# TASK DESCRIPTION
Locate the lines of the listing below that hold "hinge", then copy each of them.

──────── INFORMATION SHOWN

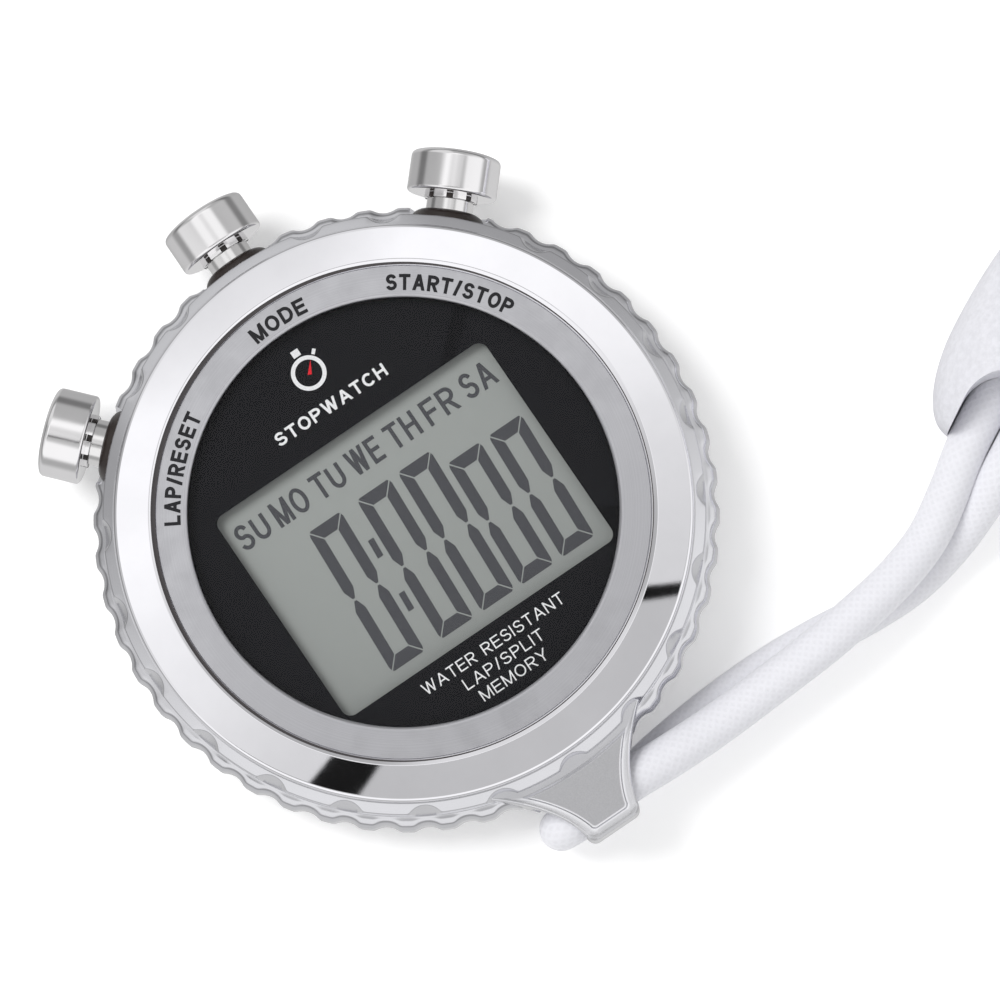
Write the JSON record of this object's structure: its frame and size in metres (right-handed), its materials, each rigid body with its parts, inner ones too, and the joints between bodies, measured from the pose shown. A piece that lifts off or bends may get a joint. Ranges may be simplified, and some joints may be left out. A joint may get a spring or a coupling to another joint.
{
  "type": "digital stopwatch",
  "caption": "Hand-held digital stopwatch: round rope-edged metal case, display under glass, sprung pushers on the rim, lug with a braided neck lanyard and slider bead.",
  "frame": {"origin": "centre of the flat case back, on the surface that the watch lies on", "axes": "+Z out through the dial, +Y to the 12 o'clock pusher, +X to 3 o'clock"},
  "size_m": [0.1813, 0.0816, 0.0187],
  "materials": {
    "case_metal": "satin chrome plate on die-cast zinc, with a soft sheen",
    "bezel_chrome": "polished chrome plate",
    "cap_chrome": "polished chrome plate, slightly warm",
    "stem_steel": "polished turned steel",
    "ring_satin": "satin, with a fine circular grain and printed labels",
    "crystal_glass": "clear flat glass",
    "mask_black": "matt black printed foil",
    "lcd_glass": "grey-green display with a faint silver reflector",
    "lcd_reflector": "satin reflector foil",
    "rubber_black": "matt",
    "elastomer_strip": "layered conductive and plain rubber",
    "plastic_white": "moulded, fine matt",
    "board_green": "solder mask",
    "chip_black": "epoxy, satin",
    "part_ceramic": "ceramic with tinned ends",
    "battery_steel": "stamped stainless steel",
    "screw_steel": "turned steel",
    "spring_steel": "drawn wire",
    "tube_brass": "turned brass",
    "contact_gold": "gold-plated spring bronze",
    "back_steel": "circular brushed steel",
    "cord_white": "braided, soft white",
    "bead_white": "moulded, satin gloss"
  },
  "bodies": {
    "watch": {"case_middle": "case_metal", "bezel": "bezel_chrome", "label_ring": "ring_satin", "crystal": "crystal_glass", "crystal_gasket": "rubber_black", "dial_mask": "mask_black", "case_back": "back_steel", "back_gasket": "rubber_black", "back_screws": "screw_steel", "lcd_panel": "lcd_glass", "lcd_reflector": "lcd_reflector", "zebra_strips": "elastomer_strip", "lcd_frame": "plastic_white", "circuit_board": "board_green", "chip_cover": "chip_black", "quartz_crystal": "screw_steel", "chip_parts": "part_ceramic", "battery_frame": "plastic_white", "battery": "battery_steel", "battery_strap": "spring_steel", "battery_contact": "contact_gold", "module_screws": "screw_steel", "buzzer_disc": "tube_brass", "buzzer_springs": "spring_steel", "contact_start": "contact_gold", "contact_mode": "contact_gold", "contact_lap": "contact_gold", "spring_start": "spring_steel", "spring_mode": "spring_steel", "spring_lap": "spring_steel", "tube_start": "tube_brass", "tube_mode": "tube_brass", "tube_lap": "tube_brass", "washer_start": "rubber_black", "washer_mode": "rubber_black", "washer_lap": "rubber_black", "lanyard_strand_a": "cord_white", "lanyard_strand_b": "cord_white", "lanyard_coil": "cord_white", "lanyard_bead": "bead_white"},
    "start_pusher": {"cap_start": "cap_chrome", "stem_start": "stem_steel", "oring_start": "rubber_black", "clip_start": "screw_steel"},
    "mode_pusher": {"cap_mode": "cap_chrome", "stem_mode": "stem_steel", "oring_mode": "rubber_black", "clip_mode": "screw_steel"},
    "lap_pusher": {"cap_lap": "cap_chrome", "stem_lap": "stem_steel", "oring_lap": "rubber_black", "clip_lap": "screw_steel"}
  },
  "joints": [
    {"name": "start_press", "type": "slide", "parent": "watch", "child": "start_pusher", "axis": [-0.6691, -0.7431, 0], "range_m": [0, 0.0008], "stiffness_N_per_m": 1200, "springref_m": -0.0012, "deforming": ["spring_start", "contact_start"]},
    {"name": "mode_press", "type": "slide", "parent": "watch", "child": "mode_pusher", "axis": [0, -1, 0], "range_m": [0, 0.0008], "stiffness_N_per_m": 1200, "springref_m": -0.0012, "deforming": ["spring_mode", "contact_mode"]},
    {"name": "lap_press", "type": "slide", "parent": "watch", "child": "lap_pusher", "axis": [0.6691, -0.7431, 0], "range_m": [0, 0.0008], "stiffness_N_per_m": 1200, "springref_m": -0.0012, "deforming": ["spring_lap", "contact_lap"]}
  ]
}
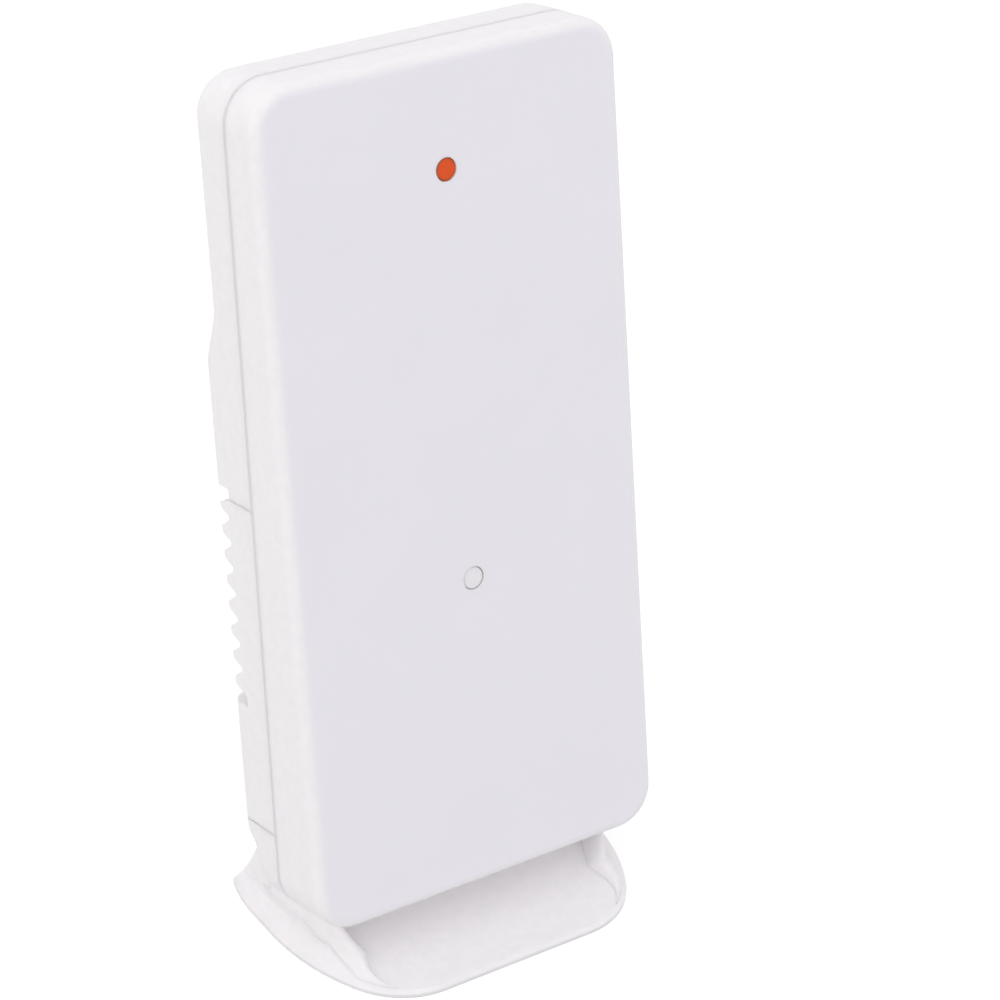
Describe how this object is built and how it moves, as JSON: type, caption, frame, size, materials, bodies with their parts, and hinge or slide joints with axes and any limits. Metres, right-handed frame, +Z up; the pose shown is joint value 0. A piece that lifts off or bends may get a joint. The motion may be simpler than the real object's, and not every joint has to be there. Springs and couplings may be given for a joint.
{
  "type": "outdoor temperature transmitter",
  "caption": "Flat radio temperature sensor leaning in a lift-off stand, with lamp, test button, ribbed battery door, keyhole and full inside.",
  "frame": {"origin": "middle of the stand underside, on the surface it stands on", "axes": "+Z up, the front face with lamp and button looks towards -Y and leans back 15 degrees, +X to the right seen from the front"},
  "size_m": [0.0576, 0.0537, 0.1251],
  "materials": {
    "stand_plastic": "satin moulded white ABS",
    "front_plastic": "smooth satin white ABS",
    "back_plastic": "finely spark-eroded white ABS",
    "door_plastic": "finely spark-eroded white ABS",
    "board": "green solder mask on glass-fibre board",
    "screw_zinc": "bright zinc plate",
    "led_epoxy": "tinted clear epoxy",
    "tinned_wire": "solder-tinned steel",
    "button_plastic": "satin moulded white ABS",
    "plunger_plastic": "black acetal",
    "switch_plastic": "black glass-filled nylon",
    "glob_epoxy": "black potting epoxy",
    "module_board": "blue solder mask",
    "can_steel": "tinned steel shield",
    "antenna_copper": "enamelled copper",
    "crystal_can": "nickel-plated can",
    "capacitor_sleeve": "heat-shrunk sleeve",
    "capacitor_ceramic": "sintered ceramic",
    "resistor_body": "glazed ceramic",
    "bead_epoxy": "dipped epoxy bead",
    "cell_jacket": "plain printed-film cell jacket without text",
    "contact_nickel": "nickel-plated spring steel"
  },
  "bodies": {
    "stand": {"stand": "stand_plastic"},
    "housing": {"front_shell": "front_plastic", "back_shell": "back_plastic", "circuit_board": "board", "board_screws": "screw_zinc", "led": "led_epoxy", "led_leads": "tinned_wire", "tact_switch": "switch_plastic", "chip_glob_top": "glob_epoxy", "radio_module": "module_board", "radio_can": "can_steel", "antenna_wire": "antenna_copper", "crystal": "crystal_can", "electrolytic_capacitor": "capacitor_sleeve", "ceramic_capacitors": "capacitor_ceramic", "chip_resistors": "resistor_body", "thermistor": "bead_epoxy", "thermistor_leads": "tinned_wire", "battery_1": "cell_jacket", "battery_2": "cell_jacket", "bridge_contact": "contact_nickel", "positive_terminal": "contact_nickel", "negative_terminal": "contact_nickel", "contact_springs": "contact_nickel", "case_screws": "screw_zinc"},
    "battery_door": {"battery_door": "door_plastic"},
    "test_button": {"test_button": "button_plastic", "switch_plunger": "plunger_plastic"}
  },
  "joints": [
    {"name": "housing_lift", "type": "slide", "parent": "stand", "child": "housing", "axis": [0, 0.2588, 0.9659], "range_m": [0, 0.015]},
    {"name": "battery_door_pull", "type": "slide", "parent": "housing", "child": "battery_door", "axis": [0, 0.9659, -0.2588], "range_m": [0, 0.025]},
    {"name": "test_button_press", "type": "slide", "parent": "housing", "child": "test_button", "axis": [0, 0.9659, -0.2588], "range_m": [0, 0.0003], "stiffness_N_per_m": 800}
  ]
}
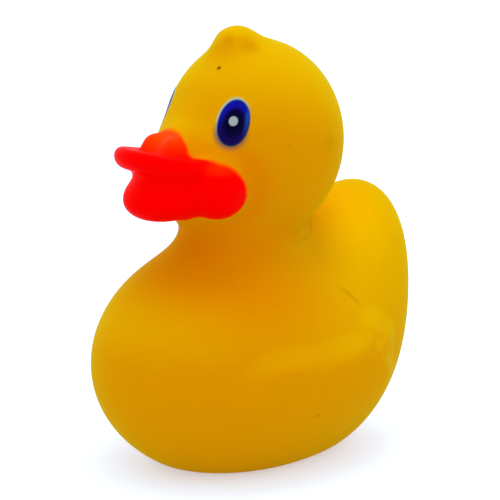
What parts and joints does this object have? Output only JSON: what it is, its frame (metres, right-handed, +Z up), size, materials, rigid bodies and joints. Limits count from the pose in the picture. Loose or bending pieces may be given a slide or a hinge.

────────────────

# RESPONSE TO THE TASK
Describe how this object is built and how it moves, as JSON: type, caption, frame, size, materials, bodies with their parts, and hinge or slide joints with axes and any limits. Metres, right-handed frame, +Z up; the pose shown is joint value 0. A piece that lifts off or bends may get a joint. The motion may be simpler than the real object's, and not every joint has to be there. Springs and couplings may be given for a joint.
What parts and joints does this object have? Output only JSON: what it is, its frame (metres, right-handed, +Z up), size, materials, rigid bodies and joints. Limits count from the pose in the picture. Loose or bending pieces may be given a slide or a hinge.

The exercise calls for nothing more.